Concubines, Eunuchs and Other Aristocrats in Early Islamic Córdoba: A Case Study for Women’s Patronage in a Caliphal Court

Glaire D. Anderson, University of North Carolina, Chapel Hill, glaire.and@gmail.com

The narrative of Islamic art (especially for the caliphal period from 660 to 1236 CE) constructs the framework for artistic patronage almost exclusively through the figure of the ruler (caliph) and the dynasty. As a result it is difficult to discern a role for women and others whom historians have relegated to the margins due to gender and/or legal status (i.e. freeborn, enslaved, or freed), even when such women and men were part of the ruling class.
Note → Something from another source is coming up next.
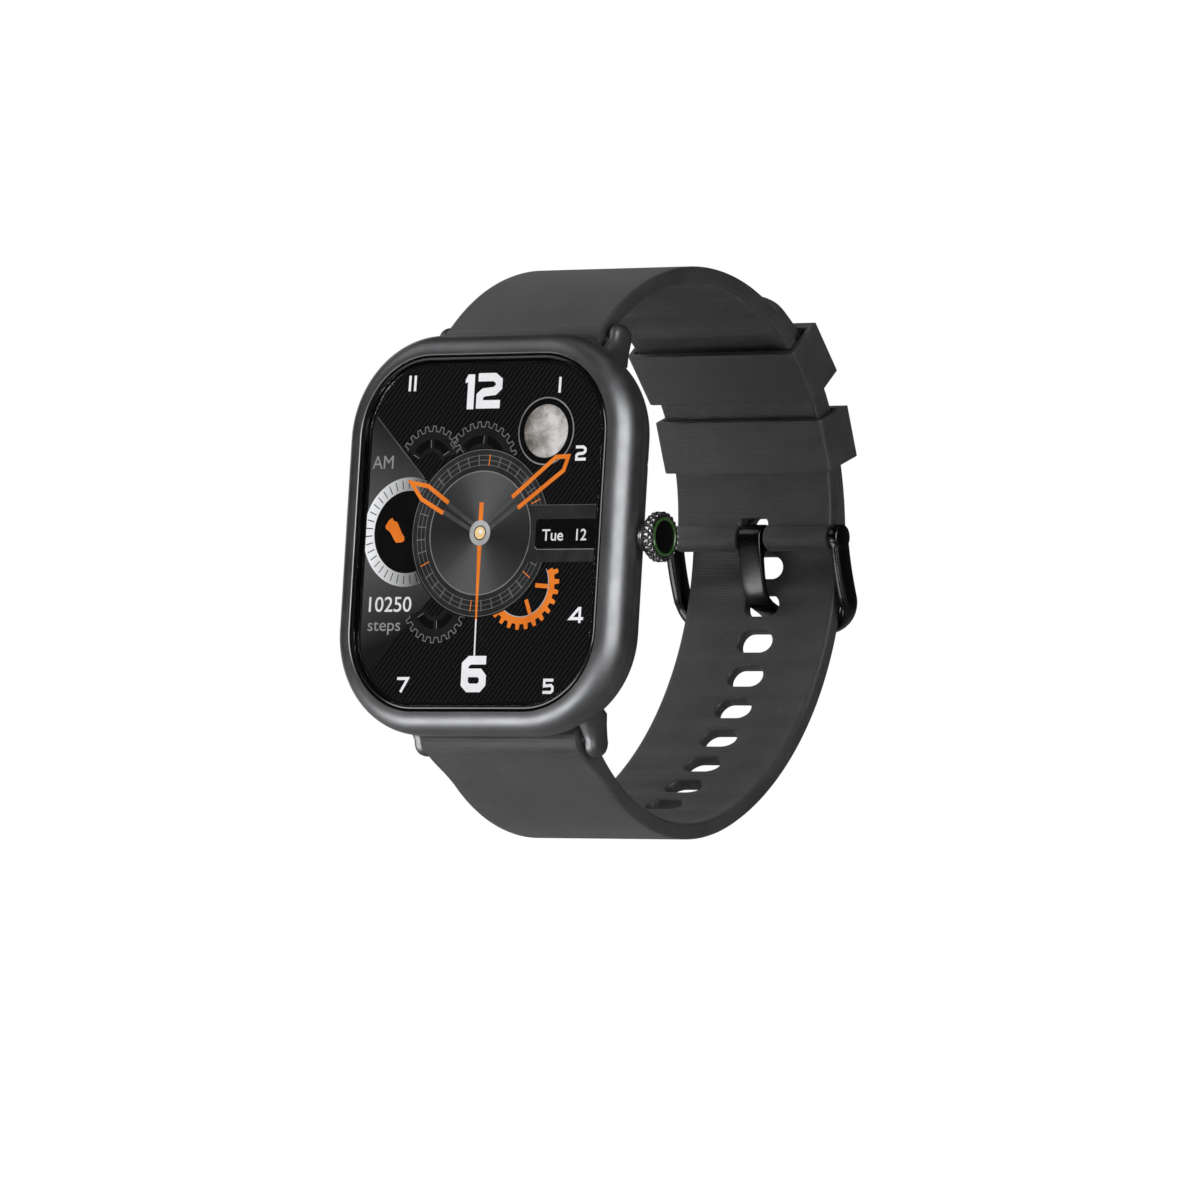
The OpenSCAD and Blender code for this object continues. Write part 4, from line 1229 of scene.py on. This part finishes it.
def softbox(name, azimuth, elevation, distance, width, height, power, glossy=True, diffuse=True):
    """A rectangular light that faces the watch."""
    light = bpy.data.lights.new(name, "AREA")
    light.shape = "RECTANGLE"
    light.size, light.size_y = width, height
    light.energy = power
    ob = bpy.data.objects.new(name, light)
    a, t = math.radians(azimuth), math.radians(elevation)
    at = Vector((math.sin(a) * math.cos(t), -math.cos(a) * math.cos(t), math.sin(t))) * distance
    ob.location = at + Vector((0, 0.015, 0))
    ob.rotation_euler = at.to_track_quat("Z", "Y").to_euler()
    ob.visible_glossy = glossy
    ob.visible_diffuse = diffuse
    ob.visible_camera = False
    COLLECTION.objects.link(ob)


softbox("key", -52, 36, 0.9, 0.6, 0.5, 1.35)
softbox("front", -8, -12, 0.9, 0.5, 0.4, 4.8, glossy=False)
softbox("top_left", -75, 42, 0.9, 0.5, 0.4, 3.2, glossy=False)
softbox("front_gloss", 58, 3, 0.9, 1.0, 0.9, 18.0, diffuse=False)
softbox("right_fill", 95, 5, 0.9, 0.6, 0.6, 1.0, glossy=False)
softbox("left_rim", -122, 8, 0.8, 0.4, 0.8, 1.0)
softbox("under_left", -80, -36, 0.9, 0.4, 0.3, 1.8, glossy=False)
softbox("overhead", 0, 78, 0.8, 0.5, 0.3, 0.3)
softbox("low_glow", -22, -38, 0.17, 0.22, 0.06, 0.27, diffuse=False)

world = bpy.data.worlds.new("studio")
bpy.context.scene.world = world
world.use_nodes = True
tree = world.node_tree
tree.nodes.clear()
out = tree.nodes.new("ShaderNodeOutputWorld")
mix = tree.nodes.new("ShaderNodeMixShader")
seen = tree.nodes.new("ShaderNodeBackground")
seen.inputs[0].default_value = (1.0, 1.0, 1.0, 1.0)
ambient = tree.nodes.new("ShaderNodeBackground")
ambient.inputs[0].default_value = (1.0, 1.0, 1.0, 1.0)
ambient.inputs[1].default_value = 0.045
path = tree.nodes.new("ShaderNodeLightPath")
tree.links.new(path.outputs["Is Camera Ray"], mix.inputs[0])
tree.links.new(ambient.outputs[0], mix.inputs[1])
tree.links.new(seen.outputs[0], mix.inputs[2])
tree.links.new(mix.outputs[0], out.inputs[0])
bpy.context.scene.view_settings.view_transform = "Standard"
This is the case for early Islamic Córdoba during the reign of the Andalusi Umayyads (r. 756-1031 CE), whose monuments (especially the Great Mosque of Córdoba) and artworks are canonical in early Islamic art history. Using Umayyad court chronicles and material evidence (monuments, objects, and epigraphy) I argue that court concubines were among the most active patrons of architecture in early Islamic Córdoba. Wealthy and influential, their commissions were conducted at the highest levels of patronage and formed part of the dramatic urban expansion of this celebrated medieval city in the ninth and tenth centuries. The article argues, therefore, that the caliphal period, usually seen as a period adverse to women's patronage, in fact provides an important context for their later active involvement in the arts in the early modern period. The Umayyad concubines nevertheless should not be seen in isolation, I will argue, but are part of a larger picture of art and architecture patronage and even design by other "marginalized" court elites, especially high-ranking eunuchs.